Would you copy out the whole listing exactly as given?
***
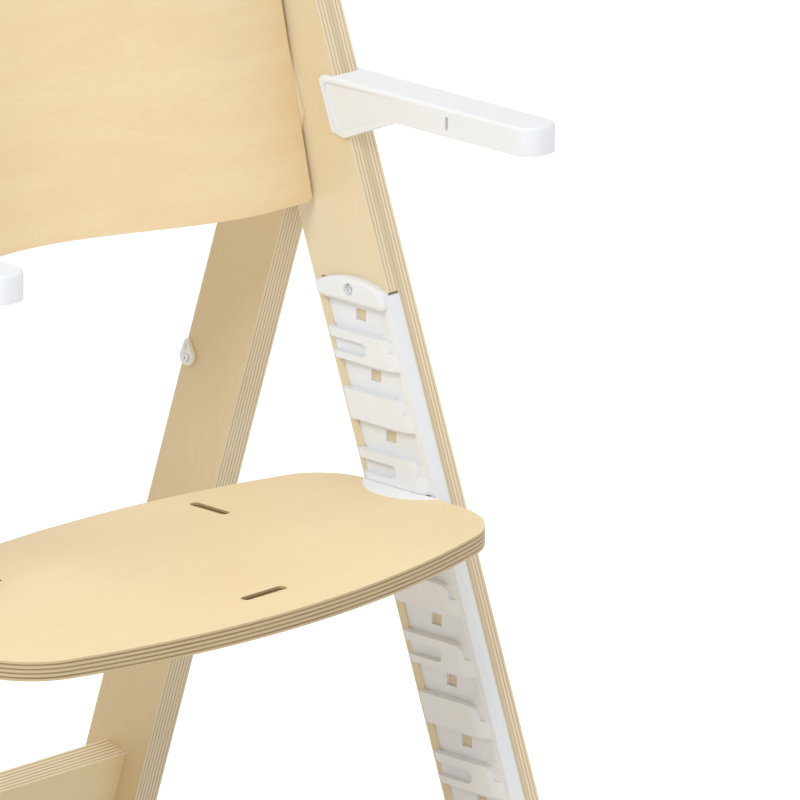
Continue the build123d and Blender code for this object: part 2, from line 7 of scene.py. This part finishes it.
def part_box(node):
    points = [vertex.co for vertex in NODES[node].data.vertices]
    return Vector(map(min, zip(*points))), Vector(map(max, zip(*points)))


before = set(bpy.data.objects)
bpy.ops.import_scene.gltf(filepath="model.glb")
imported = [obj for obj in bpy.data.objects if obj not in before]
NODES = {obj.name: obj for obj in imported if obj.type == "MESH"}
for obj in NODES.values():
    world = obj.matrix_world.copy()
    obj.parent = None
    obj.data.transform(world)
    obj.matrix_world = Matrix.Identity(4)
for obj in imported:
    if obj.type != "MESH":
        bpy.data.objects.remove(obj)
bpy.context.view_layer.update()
***
## [Complete answer]
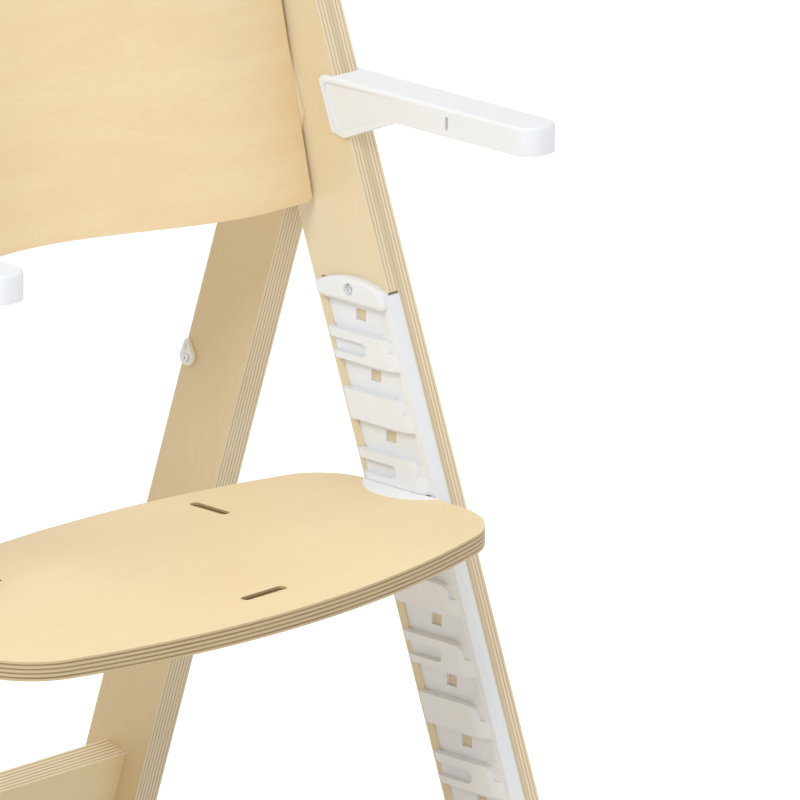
Continue the build123d and Blender code for this object: part 2, from line 7 of scene.py. This part finishes it.
def part_box(node):
    points = [vertex.co for vertex in NODES[node].data.vertices]
    return Vector(map(min, zip(*points))), Vector(map(max, zip(*points)))


before = set(bpy.data.objects)
bpy.ops.import_scene.gltf(filepath="model.glb")
imported = [obj for obj in bpy.data.objects if obj not in before]
NODES = {obj.name: obj for obj in imported if obj.type == "MESH"}
for obj in NODES.values():
    world = obj.matrix_world.copy()
    obj.parent = None
    obj.data.transform(world)
    obj.matrix_world = Matrix.Identity(4)
for obj in imported:
    if obj.type != "MESH":
        bpy.data.objects.remove(obj)
bpy.context.view_layer.update()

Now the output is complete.